There is considerable interest in the analysis of local or ‘spot’ prices, but the vast majority of forecasting exercises in commodity markets are focused on forecasting futures prices. Futures markets are much more ‘liquid’ than local spot markets. A market’s liquidity simply refers to the level of trading activity and ease or difficulty with which it is to find a trading partner. Since futures markets are liquid¹ and futures contracts are standardized, futures markets attract a diverse set of hedgers, speculators, and liquidity providers.² Therefore, we will focus on forecasting futures prices, although the techniques covered could be applied to spot prices as well.

22.1.1 Trading Volume as Contract Maturity Approaches

Futures contracts do not experience uniform trading volume over the lifetime of the contract. For example, corn futures are listed as available to trade two years before the maturity date, but the contract does not usually attract significant trading volume until it is has one year or less time to contract maturity. Figure 1 shows the December 2014 corn futures contract prices and volume from 10/3/2011 to the last day the contract traded, 12/12/2014.

Figure 1: December 2014 Corn Futures Prices

Figure 1 shows that trading activity begins to ramp up in the months leading up to this contract’s expiration. Until the contract is being actively traded, the quality of the information contained in these prices is suspect, since significant periods of time will pass with very few active transactions taking place. For this reason, a series of futures prices for one contract should not be used to conduct a forecasting analysis if the data used covers dates where the contract was not actively traded.

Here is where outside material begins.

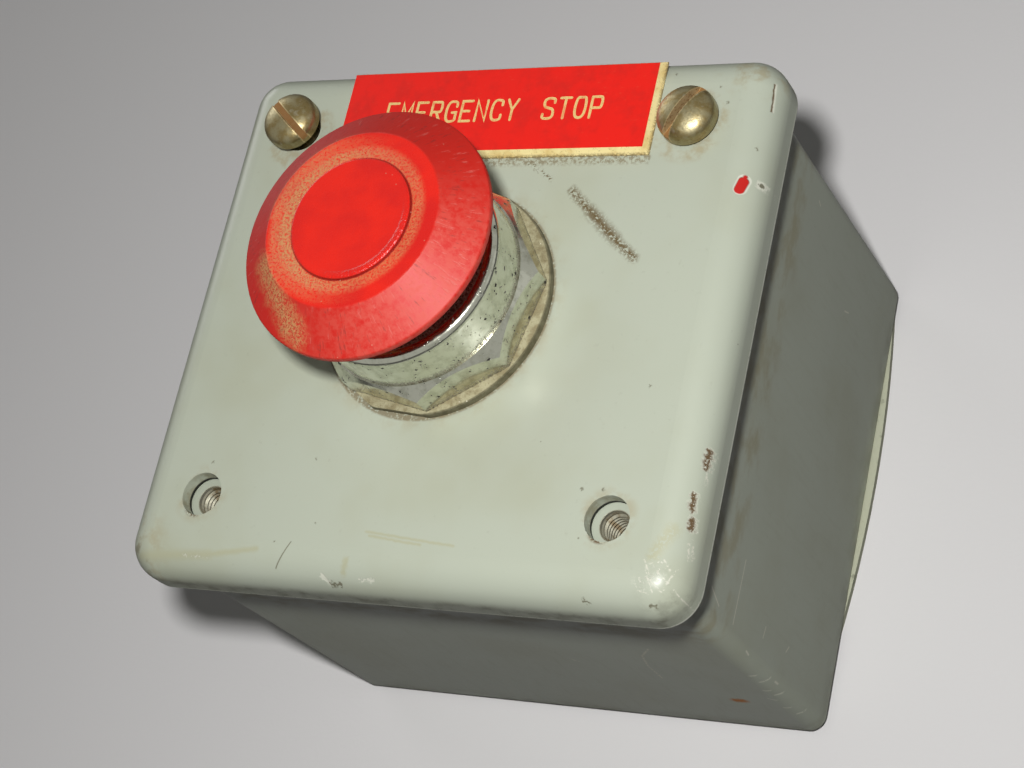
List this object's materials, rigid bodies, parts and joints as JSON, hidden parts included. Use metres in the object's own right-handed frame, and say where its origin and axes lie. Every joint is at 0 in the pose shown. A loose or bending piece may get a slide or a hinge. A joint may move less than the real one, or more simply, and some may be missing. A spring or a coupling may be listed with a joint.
{
  "type": "emergency stop push-button station",
  "caption": "Surface-mounted control box with a red mushroom-head stop button in a chromed bezel, a blank label plate, a spring-return contact block inside and a conduit entry.",
  "frame": {"origin": "middle of the back face, on the wall's plane", "axes": "+Z out of the front along the button, +Y towards the label's edge, +X to the right seen from the front"},
  "size_m": [0.0966, 0.0898, 0.1051],
  "materials": {
    "grey_green_enamel": "gloss enamel, worn at the edges",
    "base_rubber": "painted over with the box at its edge",
    "seal_rubber": "matt",
    "worn_brass": "dull, tarnished",
    "red_laminate": "red face over a cream core",
    "cream_fibre": "soiled",
    "chrome_plate": "bright, pitted",
    "red_plastic": "moulded, scuffed on the flank",
    "black_nylon": "moulded",
    "white_nylon": "moulded",
    "black_phenolic": "moulded",
    "brown_phenolic": "moulded",
    "contact_copper": "stamped strip with silver tips",
    "spring_steel": "drawn wire",
    "zinc_steel": "zinc plated"
  },
  "bodies": {
    "box": {"enclosure_body": "grey_green_enamel", "entry_wall": "grey_green_enamel", "lid_posts": "grey_green_enamel", "lid": "grey_green_enamel", "base_gasket": "base_rubber", "lid_gasket": "seal_rubber", "lid_screws": "worn_brass", "label_plate": "red_laminate", "earth_screw": "worn_brass", "earth_washer": "worn_brass", "trim_washer": "cream_fibre", "ring_nut": "chrome_plate", "bezel_collar": "chrome_plate", "wiper_seal": "seal_rubber", "panel_seal": "seal_rubber", "operator_bushing": "chrome_plate", "return_spring": "spring_steel", "contact_housing": "black_phenolic", "contact_cover": "brown_phenolic", "carrier_spring": "spring_steel", "fixed_contact_upper": "contact_copper", "fixed_contact_lower": "contact_copper", "terminal_clamps": "zinc_steel", "terminal_screws": "worn_brass", "block_screws": "zinc_steel"},
    "button": {"mushroom_head": "red_plastic", "plunger": "black_nylon", "circlip": "zinc_steel"},
    "carrier": {"contact_carrier": "white_nylon", "contact_bridge": "contact_copper", "contact_spring": "spring_steel"}
  },
  "joints": [
    {"name": "button_press", "type": "slide", "parent": "box", "child": "button", "axis": [0, 0, 1], "range_m": [-0.0055, 0], "stiffness_N_per_m": 1800, "springref_m": 0.003, "deforming": ["return_spring"]},
    {"name": "carrier_press", "type": "slide", "parent": "box", "child": "carrier", "axis": [0, 0, 1], "range_m": [-0.0055, 0], "stiffness_N_per_m": 300, "springref_m": 0.002, "deforming": ["carrier_spring"]}
  ],
  "couplings": [
    {"joint": "carrier_press", "follows": "button_press", "ratio": 1}
  ]
}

What is typically done is a series of ‘nearby’ contract prices is constructed by concatenating together the prices of futures contracts nearest to expire. This way, the data always represent contracts that are the most actively traded. For example, consider table 1. Here we see a short snippet of a nearby contract series (in Volume, Open, High, Low, Close format) for corn futures prices from 11/26/2014 to 12/3/2014. The last column of the table records which expiry futures contract the price and volume information represents. Prior to December 1st, the nearby contract is the December 2014 contract, as indicated in the last column. On December 1st, the nearby ‘rolls over’ to the next-to-expire contract, the March 2015 contract.

Table 1: Example of ‘Rolling’ the Nearby Contract to the Next-to-Expire
Date	Volume	Open	High	Low	Close	Contract
11/26/2014	162748	374	378.75	373.75	378	CZ14
11/28/2014	28899	377	380.25	370.25	377	CZ14
12/1/2014	149495	386	391.5	383	389.5	CH15
12/2/2014	154056	389	391	380.75	380.5	CH15
12/3/2014	93153	381.5	382.5	377.25	380.5	CH15

Rolling futures contracts in this way produces a series that always represents actively traded contracts, so the information content should be high.

22.1.2 When to Roll to the Next-to-Expire?

One technical detail is when exactly should you roll to the next to expire contract? Notice in table 1, the series does not roll to the next to expire contract on the last day the CZ14 contract is traded. Corn futures mature on the 14th day of the month of expiration, or the first business day prior to the 14th if the 14th falls on a weekend or holiday.

Generally, contracts are rolled to the next to expire contract on the first day of the expiration month. As you can see in figure 1, once the ‘delivery’ or expiration month has been entered volume of trading in the contract quickly falls. This is partly because the corn futures contract is physically settled. If you hold a long position until expiration of the futures contract, you are obligated to buy 5,000 bushels of corn at the futures contract’s settle price. And, in fact, the process of preparing for delivery begins the first day of the delivery month. Since most traders do not want to take delivery of 5,000 bushels of corn, they exit their positions in the nearby and roll the position to the next-to-expire if they still want to be long.

For the purposes of generating a series of nearby prices that are meaningful, using contract prices that are within the delivery month may represent transactions in a thin market, so it is best to roll the series at the end of the previous month. Figure 2 below shows the series of nearby futures prices, rolled at the end of the month prior to the expiration month.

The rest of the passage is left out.